Alberta Ferretti, for example, sent out an ode to the old-fashioned, first in black and white (though if this election proves anything, it is that choices are never that binary) and then jewel tones, complete with high-necks, ruffled shirts, lace, velvet and tiers. Aside from one provocatively sheer lace dress at the end, even the almost-transparent (but not, thanks to carefully placed embroidery and layers) chiffon shirts had a chaste, old-fashioned air about them, paired as they were with sweet pleated skirts or floor-length numbers, like they belonged nowhere so much as the lid of a Valentine’s chocolate box.

Wool dresses in simple shapes – round necklines, bracelet sleeves, A-line skirts – were good girl discreet, enlivened only by sparing applications of jewelled floral embroidery. When a long-sleeved, long-skirted sapphire velvet gown, and a floor-length plaid coat with a priest’s collar appeared, it simply crystallised the mood.

At Fay, by contrast, designers Roberto Rimondi and Tommaso Aquilano sent out an ode to the brand’s 1960s heyday, all pop-bright plaids and super-mini skirts under neat little toggle coats and blazers. But though there were plenty of legs on show, there was again a naivety about the clothes: they referenced a time before rebellion and corruption, when freedom was a celebratory thing, not a licence to go off-course. It was cheerful, if limited, and unchallenging. What’s not to like about a neat little colour-blocked duffel?

Pointedly, both Ferretti and Fay showed most of their looks with flat shoes, the better to reference an age of innocence, as did Max Mara, though the footwear was trainer-like and solid – albeit rendered in suede and python (the preponderance of which on the Italian runways suggest that designers here are taking the “year of the snake” very literally) – reflective of a more technocrat-leaning collection focused on “practical elegance and functional simplicity”.

They claimed inspiration from the Bauhaus, and there were, indeed, explorations of volume on the runway, but generally the connection was obscured by the layers upon layers of oversize coats, menswear jackets, bombers, tunics, elongated cardigans and loose trousers, often shown all at once (hard to find the body under the bulk), most in 50 shades of camel, later segueing into those other basic colours: navy and black. The fabrics were heftier versions of old favourites – spun alpaca, moulton wool – and the message was one of solidity and protection, save for some weird elastic-waisted shiny “athletic” evening trousers paired with wrap tops, which just looked slippery.

Functionality and fur were also on the agenda at Fendi, which made the first overt semipolitical statement of the week with an in-your-face embrace of mink and fox, all dyed, striped and dotted in everything from coats and skirts to belts, bags and bootees. (In case you didn’t get it, however, designer Karl Lagerfeld also included a sketch of a look festooned with the slogans “Fur is Fendi, Fendi is fur” and “Fur is in the air” in a folder on every seat.)

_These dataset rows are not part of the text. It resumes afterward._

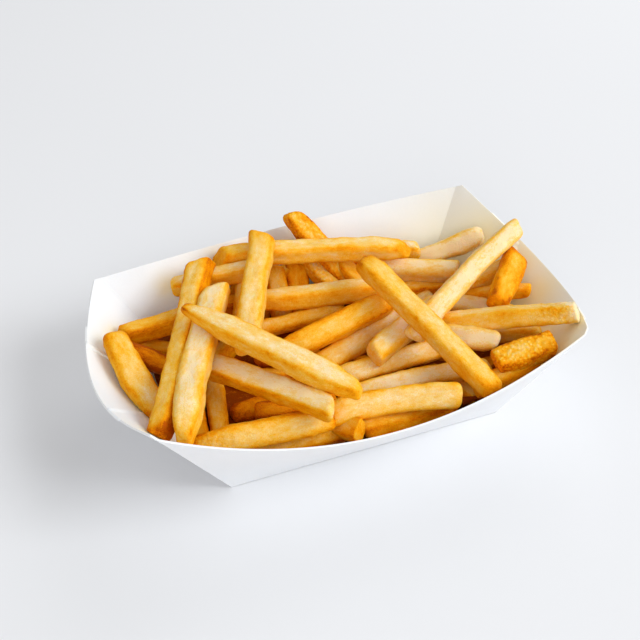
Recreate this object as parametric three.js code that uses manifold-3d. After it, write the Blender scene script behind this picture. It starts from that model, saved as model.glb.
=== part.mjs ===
// A paper food tray filled with french fries, in millimetres, +Z up.
// The origin is the middle of the tray's bottom: +X runs to the right end, +Y to the rear side.
import * as THREE from 'three';
import { mergeVertices } from 'three/addons/utils/BufferGeometryUtils.js';
import Module from 'manifold-3d';

// ---- Driving dimensions of the tray ----
const BASE_HALF_X = 50;
const BASE_HALF_Y = 33.3;
const PAPER = 0.6;
// Rim points in the quarter where x and y are positive; the other quarters mirror them.
const CREASE_TOP = [72, 46.9, 42.1];
const PEAK = [73.9, 45.2, 43.2];
// How far each glued corner sits off that place. The tray is folded by hand, so no two are alike.
const CORNER_SHIFT = {
  rearRight: [-1.4, 1.5, 1.1],
  frontRight: [-0.9, -0.1, -0.3],
  frontLeft: [-1.6, 1.3, 1.8],
  rearLeft: [-2.3, -1.7, -3.6],
};
// The middle of each rim.
const FRONT_MIDDLE = [-3, -56.4, 30.9];
const REAR_MIDDLE = [2.8, 56.4, 35.9];
const LEFT_MIDDLE = [-86.2, 0.3, 31.7];
const RIGHT_MIDDLE = [86.2, -1.5, 31.1];
// Each end is glued up of a panel outside and two corner flaps inside.
// Their edges as shares of the end's half width, from the front one to the rear one.
const LEFT_PANEL_EDGES = [-0.62, 0.58];
const RIGHT_PANEL_EDGES = [-0.78, 0.72];
const FLAP_EDGES = [-0.42, 0.38];
// Where the flaps' edges meet the tray's bottom, as a share of its half width.
const FLAP_EDGE_BASE = 0.06;
const PANEL_LIFT = 0.7;
const STEP_WIDTH = 0.006;
// How far in the wall's inner face meets the floor, per thickness of paper.
const FLOOR_INSET = 0.6;
const LONG_SIDE_FACETS = 20;
const END_FACETS = 14;

// ---- Driving dimensions of the fries ----
const FIT_GAP = 0.35;
const WALL_SLOPE_X = 0.95;
const WALL_SLOPE_Y = 0.5;
const CORNER_SHARE = 0.2;
const TIP_LENGTH = 1.2;
const TIP_SHRINK = 0.72;
const BED_HEIGHT = 15;
const BED_LUMP = 2.2;
const BED_FRY = 7.4;
const BED_LAYERS = [{ count: 9, level: 14 }, { count: 6, level: 19 }];
const SMALLEST_SCRAP = 300;

// ---- Small helpers ----
function seededRandom(seed) {
  let state = seed;
  return () => {
    state = (state * 16807) % 2147483647;
    return state / 2147483647;
  };
}

function closedGeometry(positions, triangles) {
  const geometry = new THREE.BufferGeometry();
  geometry.setAttribute('position', new THREE.Float32BufferAttribute(positions, 3));
  geometry.setIndex(triangles);
  return geometry;
}

// ---- Tray: a ring of straight columns from the base edge to the rim ----
function rimArc(start, middle, end) {
  const control = middle.clone().multiplyScalar(2);
  control.addScaledVector(start, -0.5);
  control.addScaledVector(end, -0.5);
  return new THREE.QuadraticBezierCurve3(start, control, end);
}

function cornerPoint(point, signX, signY) {
  const name = (signY > 0 ? 'rear' : 'front') + (signX > 0 ? 'Right' : 'Left');
  const shift = new THREE.Vector3(...CORNER_SHIFT[name]);
  return new THREE.Vector3(point[0] * signX, point[1] * signY, point[2]).add(shift);
}

// A long side from its left corner to its right one, both crease columns included.
function longSideColumns(signY) {
  const middle = new THREE.Vector3(...(signY > 0 ? REAR_MIDDLE : FRONT_MIDDLE));
  const arc = rimArc(cornerPoint(CREASE_TOP, -1, signY), middle, cornerPoint(CREASE_TOP, 1, signY));
  const columns = [];
  for (let i = 0; i <= LONG_SIDE_FACETS; i++) {
    const share = i / LONG_SIDE_FACETS;
    const base = new THREE.Vector3(BASE_HALF_X * (2 * share - 1), BASE_HALF_Y * signY, 0);
    columns.push({ base, rim: arc.getPoint(share), flap: false, panel: false });
  }
  return columns;
}

// An end between its two creases. Steps between one and two layers of paper are pairs of close columns.
function endColumns(signX) {
  const middle = new THREE.Vector3(...(signX > 0 ? RIGHT_MIDDLE : LEFT_MIDDLE));
  const arc = rimArc(cornerPoint(PEAK, signX, -1), middle, cornerPoint(PEAK, signX, 1));
  const panelEdges = signX > 0 ? RIGHT_PANEL_EDGES : LEFT_PANEL_EDGES;
  const edges = [...panelEdges, ...FLAP_EDGES];
  let stops = [];
  for (let i = 0; i <= END_FACETS; i++) {
    stops.push(2 * i / END_FACETS - 1);
  }
  stops = stops.filter((stop) => edges.every((edge) => Math.abs(stop - edge) > 2 * STEP_WIDTH));
  for (const edge of edges) {
    stops.push(edge - STEP_WIDTH, edge + STEP_WIDTH);
  }
  stops.sort((a, b) => a - b);
  return stops.map((stop) => {
    const size = Math.abs(stop);
    const flapEdge = Math.abs(stop < 0 ? FLAP_EDGES[0] : FLAP_EDGES[1]);
    const inside = Math.min(size / flapEdge, 1) * FLAP_EDGE_BASE;
    const outside = Math.max(0, (size - flapEdge) / (1 - flapEdge)) * (1 - FLAP_EDGE_BASE);
    const baseShare = Math.sign(stop) * (inside + outside);
    const base = new THREE.Vector3(BASE_HALF_X * signX, BASE_HALF_Y * baseShare, 0);
    const panel = stop > panelEdges[0] && stop < panelEdges[1];
    return { base, rim: arc.getPoint((stop + 1) / 2), flap: size > flapEdge, panel };
  });
}

// Unit vectors square to each column's wall, pointing into the tray.
function addInwardNormals(columns) {
  columns.forEach((column, i) => {
    const before = columns[Math.max(i - 1, 0)];
    const after = columns[Math.min(i + 1, columns.length - 1)];
    const along = after.rim.clone().sub(before.rim);
    const upward = column.rim.clone().sub(column.base);
    column.normal = upward.cross(along).normalize();
    if (column.normal.dot(column.base) > 0) {
      column.normal.negate();
    }
  });
  return columns;
}

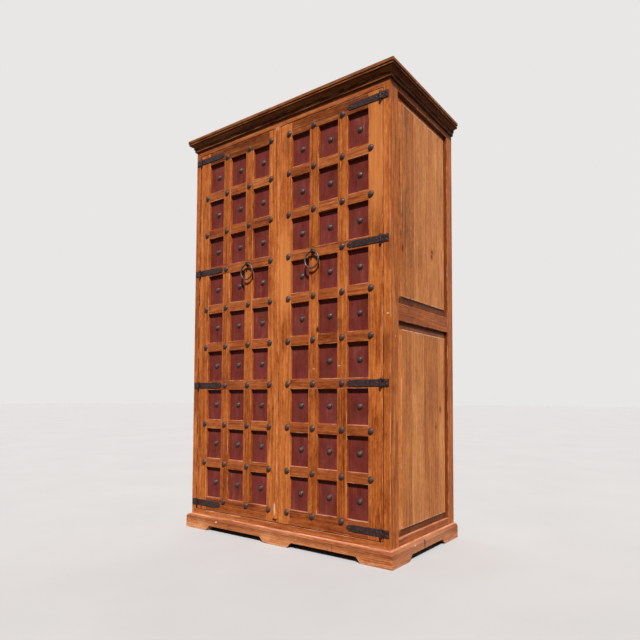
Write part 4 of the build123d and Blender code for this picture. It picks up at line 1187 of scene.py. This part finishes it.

Whether or not you agree with the position, the pelts were inarguably inventive and extraordinary, and by comparison the rest of the clothes looked simple: easy banana-shaped trousers, pencil skirts, wool coats cut on the curve, and a trio of long black dresses with fur straps and trim. The only exception were two tactile knee-length frocks with leather fringe bristling on the sleeves and shaved to a bobble-like shortness on the torso for an astonishing display of technical virtuosity.

Ultimately, it was all about the skins, as opposed to showing any skin.

Another way to think of it is as the triumph of skill over sex. Or so it seems on the catwalks, at least.